# [DATA EXTRACT]
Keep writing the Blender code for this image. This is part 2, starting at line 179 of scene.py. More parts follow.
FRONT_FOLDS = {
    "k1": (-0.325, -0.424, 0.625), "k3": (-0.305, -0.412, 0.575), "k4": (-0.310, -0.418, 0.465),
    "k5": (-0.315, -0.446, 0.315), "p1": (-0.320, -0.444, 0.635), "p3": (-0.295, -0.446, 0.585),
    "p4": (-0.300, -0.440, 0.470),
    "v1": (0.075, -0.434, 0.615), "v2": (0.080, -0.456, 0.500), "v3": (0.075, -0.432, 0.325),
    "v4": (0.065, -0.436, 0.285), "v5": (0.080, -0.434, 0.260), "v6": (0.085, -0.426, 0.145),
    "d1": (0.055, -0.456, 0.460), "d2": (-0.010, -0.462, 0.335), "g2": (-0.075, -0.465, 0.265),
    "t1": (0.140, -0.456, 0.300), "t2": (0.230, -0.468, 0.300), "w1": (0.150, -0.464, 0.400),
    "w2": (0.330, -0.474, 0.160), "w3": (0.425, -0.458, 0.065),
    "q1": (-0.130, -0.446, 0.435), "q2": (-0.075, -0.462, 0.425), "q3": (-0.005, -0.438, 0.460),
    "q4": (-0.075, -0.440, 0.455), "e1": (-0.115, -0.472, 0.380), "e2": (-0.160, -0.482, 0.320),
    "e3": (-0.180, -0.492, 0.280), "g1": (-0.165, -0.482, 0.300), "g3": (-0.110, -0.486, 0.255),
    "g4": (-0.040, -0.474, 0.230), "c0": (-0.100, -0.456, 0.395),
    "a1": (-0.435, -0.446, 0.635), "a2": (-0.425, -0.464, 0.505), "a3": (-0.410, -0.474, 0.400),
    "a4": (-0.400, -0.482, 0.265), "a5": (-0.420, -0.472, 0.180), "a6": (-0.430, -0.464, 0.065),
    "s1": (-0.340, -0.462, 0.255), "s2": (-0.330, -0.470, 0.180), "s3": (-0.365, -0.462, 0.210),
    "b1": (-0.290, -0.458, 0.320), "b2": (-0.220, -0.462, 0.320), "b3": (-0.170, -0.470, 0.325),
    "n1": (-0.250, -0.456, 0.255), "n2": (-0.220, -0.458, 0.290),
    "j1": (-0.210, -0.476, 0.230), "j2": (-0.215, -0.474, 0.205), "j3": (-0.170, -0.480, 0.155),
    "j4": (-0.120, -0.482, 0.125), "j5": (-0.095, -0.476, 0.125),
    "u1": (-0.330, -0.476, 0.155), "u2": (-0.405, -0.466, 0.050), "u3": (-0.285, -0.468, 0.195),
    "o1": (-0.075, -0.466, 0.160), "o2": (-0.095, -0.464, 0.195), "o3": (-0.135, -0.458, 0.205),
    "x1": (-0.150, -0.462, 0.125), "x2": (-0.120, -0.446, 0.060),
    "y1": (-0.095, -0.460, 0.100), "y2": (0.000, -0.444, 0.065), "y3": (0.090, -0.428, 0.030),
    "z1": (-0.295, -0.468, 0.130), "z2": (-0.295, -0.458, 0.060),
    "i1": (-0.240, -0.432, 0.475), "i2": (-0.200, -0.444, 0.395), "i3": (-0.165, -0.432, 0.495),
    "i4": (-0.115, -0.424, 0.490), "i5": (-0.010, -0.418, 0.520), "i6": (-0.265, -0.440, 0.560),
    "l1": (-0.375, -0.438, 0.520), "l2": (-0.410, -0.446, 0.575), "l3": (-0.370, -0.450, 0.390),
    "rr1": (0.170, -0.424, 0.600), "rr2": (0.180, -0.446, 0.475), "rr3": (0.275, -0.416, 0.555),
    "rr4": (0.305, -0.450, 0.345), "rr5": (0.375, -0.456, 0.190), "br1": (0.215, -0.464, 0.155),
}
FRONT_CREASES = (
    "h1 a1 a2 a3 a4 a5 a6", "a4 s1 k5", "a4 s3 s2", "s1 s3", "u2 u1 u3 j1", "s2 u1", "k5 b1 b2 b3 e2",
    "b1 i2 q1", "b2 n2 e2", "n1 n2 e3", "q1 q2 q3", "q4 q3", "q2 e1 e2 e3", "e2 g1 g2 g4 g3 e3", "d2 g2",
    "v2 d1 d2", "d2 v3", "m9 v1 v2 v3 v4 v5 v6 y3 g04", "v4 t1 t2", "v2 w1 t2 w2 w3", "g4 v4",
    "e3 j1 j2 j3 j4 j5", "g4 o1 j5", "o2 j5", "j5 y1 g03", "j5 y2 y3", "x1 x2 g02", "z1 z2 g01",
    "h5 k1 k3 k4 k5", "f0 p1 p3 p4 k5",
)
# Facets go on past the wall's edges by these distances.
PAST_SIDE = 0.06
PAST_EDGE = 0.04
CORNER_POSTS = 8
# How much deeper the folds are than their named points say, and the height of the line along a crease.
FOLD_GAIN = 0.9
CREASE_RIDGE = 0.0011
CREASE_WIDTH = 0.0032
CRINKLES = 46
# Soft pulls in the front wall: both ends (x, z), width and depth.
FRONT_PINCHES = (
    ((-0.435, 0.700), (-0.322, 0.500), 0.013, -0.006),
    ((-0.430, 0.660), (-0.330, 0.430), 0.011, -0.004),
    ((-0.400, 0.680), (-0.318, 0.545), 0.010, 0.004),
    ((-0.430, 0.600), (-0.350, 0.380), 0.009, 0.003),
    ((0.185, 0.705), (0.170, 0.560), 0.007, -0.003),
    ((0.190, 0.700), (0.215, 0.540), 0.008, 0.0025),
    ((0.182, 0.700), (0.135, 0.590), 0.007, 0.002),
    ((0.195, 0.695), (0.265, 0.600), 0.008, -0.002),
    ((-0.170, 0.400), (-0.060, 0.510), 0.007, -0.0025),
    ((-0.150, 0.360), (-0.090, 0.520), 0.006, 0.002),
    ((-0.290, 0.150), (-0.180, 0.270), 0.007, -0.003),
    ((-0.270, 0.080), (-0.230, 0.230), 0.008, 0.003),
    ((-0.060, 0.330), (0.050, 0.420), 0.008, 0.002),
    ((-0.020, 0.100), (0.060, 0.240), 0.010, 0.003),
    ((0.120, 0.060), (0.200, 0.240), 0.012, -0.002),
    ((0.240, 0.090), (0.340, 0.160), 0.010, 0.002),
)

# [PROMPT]
Extract the complete data, matching each line exactly.

# [WRITTEN REPLY]
Keep writing the Blender code for this image. This is part 2, starting at line 179 of scene.py. More parts follow.
FRONT_FOLDS = {
    "k1": (-0.325, -0.424, 0.625), "k3": (-0.305, -0.412, 0.575), "k4": (-0.310, -0.418, 0.465),
    "k5": (-0.315, -0.446, 0.315), "p1": (-0.320, -0.444, 0.635), "p3": (-0.295, -0.446, 0.585),
    "p4": (-0.300, -0.440, 0.470),
    "v1": (0.075, -0.434, 0.615), "v2": (0.080, -0.456, 0.500), "v3": (0.075, -0.432, 0.325),
    "v4": (0.065, -0.436, 0.285), "v5": (0.080, -0.434, 0.260), "v6": (0.085, -0.426, 0.145),
    "d1": (0.055, -0.456, 0.460), "d2": (-0.010, -0.462, 0.335), "g2": (-0.075, -0.465, 0.265),
    "t1": (0.140, -0.456, 0.300), "t2": (0.230, -0.468, 0.300), "w1": (0.150, -0.464, 0.400),
    "w2": (0.330, -0.474, 0.160), "w3": (0.425, -0.458, 0.065),
    "q1": (-0.130, -0.446, 0.435), "q2": (-0.075, -0.462, 0.425), "q3": (-0.005, -0.438, 0.460),
    "q4": (-0.075, -0.440, 0.455), "e1": (-0.115, -0.472, 0.380), "e2": (-0.160, -0.482, 0.320),
    "e3": (-0.180, -0.492, 0.280), "g1": (-0.165, -0.482, 0.300), "g3": (-0.110, -0.486, 0.255),
    "g4": (-0.040, -0.474, 0.230), "c0": (-0.100, -0.456, 0.395),
    "a1": (-0.435, -0.446, 0.635), "a2": (-0.425, -0.464, 0.505), "a3": (-0.410, -0.474, 0.400),
    "a4": (-0.400, -0.482, 0.265), "a5": (-0.420, -0.472, 0.180), "a6": (-0.430, -0.464, 0.065),
    "s1": (-0.340, -0.462, 0.255), "s2": (-0.330, -0.470, 0.180), "s3": (-0.365, -0.462, 0.210),
    "b1": (-0.290, -0.458, 0.320), "b2": (-0.220, -0.462, 0.320), "b3": (-0.170, -0.470, 0.325),
    "n1": (-0.250, -0.456, 0.255), "n2": (-0.220, -0.458, 0.290),
    "j1": (-0.210, -0.476, 0.230), "j2": (-0.215, -0.474, 0.205), "j3": (-0.170, -0.480, 0.155),
    "j4": (-0.120, -0.482, 0.125), "j5": (-0.095, -0.476, 0.125),
    "u1": (-0.330, -0.476, 0.155), "u2": (-0.405, -0.466, 0.050), "u3": (-0.285, -0.468, 0.195),
    "o1": (-0.075, -0.466, 0.160), "o2": (-0.095, -0.464, 0.195), "o3": (-0.135, -0.458, 0.205),
    "x1": (-0.150, -0.462, 0.125), "x2": (-0.120, -0.446, 0.060),
    "y1": (-0.095, -0.460, 0.100), "y2": (0.000, -0.444, 0.065), "y3": (0.090, -0.428, 0.030),
    "z1": (-0.295, -0.468, 0.130), "z2": (-0.295, -0.458, 0.060),
    "i1": (-0.240, -0.432, 0.475), "i2": (-0.200, -0.444, 0.395), "i3": (-0.165, -0.432, 0.495),
    "i4": (-0.115, -0.424, 0.490), "i5": (-0.010, -0.418, 0.520), "i6": (-0.265, -0.440, 0.560),
    "l1": (-0.375, -0.438, 0.520), "l2": (-0.410, -0.446, 0.575), "l3": (-0.370, -0.450, 0.390),
    "rr1": (0.170, -0.424, 0.600), "rr2": (0.180, -0.446, 0.475), "rr3": (0.275, -0.416, 0.555),
    "rr4": (0.305, -0.450, 0.345), "rr5": (0.375, -0.456, 0.190), "br1": (0.215, -0.464, 0.155),
}
FRONT_CREASES = (
    "h1 a1 a2 a3 a4 a5 a6", "a4 s1 k5", "a4 s3 s2", "s1 s3", "u2 u1 u3 j1", "s2 u1", "k5 b1 b2 b3 e2",
    "b1 i2 q1", "b2 n2 e2", "n1 n2 e3", "q1 q2 q3", "q4 q3", "q2 e1 e2 e3", "e2 g1 g2 g4 g3 e3", "d2 g2",
    "v2 d1 d2", "d2 v3", "m9 v1 v2 v3 v4 v5 v6 y3 g04", "v4 t1 t2", "v2 w1 t2 w2 w3", "g4 v4",
    "e3 j1 j2 j3 j4 j5", "g4 o1 j5", "o2 j5", "j5 y1 g03", "j5 y2 y3", "x1 x2 g02", "z1 z2 g01",
    "h5 k1 k3 k4 k5", "f0 p1 p3 p4 k5",
)
# Facets go on past the wall's edges by these distances.
PAST_SIDE = 0.06
PAST_EDGE = 0.04
CORNER_POSTS = 8
# How much deeper the folds are than their named points say, and the height of the line along a crease.
FOLD_GAIN = 0.9
CREASE_RIDGE = 0.0011
CREASE_WIDTH = 0.0032
CRINKLES = 46
# Soft pulls in the front wall: both ends (x, z), width and depth.
FRONT_PINCHES = (
    ((-0.435, 0.700), (-0.322, 0.500), 0.013, -0.006),
    ((-0.430, 0.660), (-0.330, 0.430), 0.011, -0.004),
    ((-0.400, 0.680), (-0.318, 0.545), 0.010, 0.004),
    ((-0.430, 0.600), (-0.350, 0.380), 0.009, 0.003),
    ((0.185, 0.705), (0.170, 0.560), 0.007, -0.003),
    ((0.190, 0.700), (0.215, 0.540), 0.008, 0.0025),
    ((0.182, 0.700), (0.135, 0.590), 0.007, 0.002),
    ((0.195, 0.695), (0.265, 0.600), 0.008, -0.002),
    ((-0.170, 0.400), (-0.060, 0.510), 0.007, -0.0025),
    ((-0.150, 0.360), (-0.090, 0.520), 0.006, 0.002),
    ((-0.290, 0.150), (-0.180, 0.270), 0.007, -0.003),
    ((-0.270, 0.080), (-0.230, 0.230), 0.008, 0.003),
    ((-0.060, 0.330), (0.050, 0.420), 0.008, 0.002),
    ((-0.020, 0.100), (0.060, 0.240), 0.010, 0.003),
    ((0.120, 0.060), (0.200, 0.240), 0.012, -0.002),
    ((0.240, 0.090), (0.340, 0.160), 0.010, 0.002),
)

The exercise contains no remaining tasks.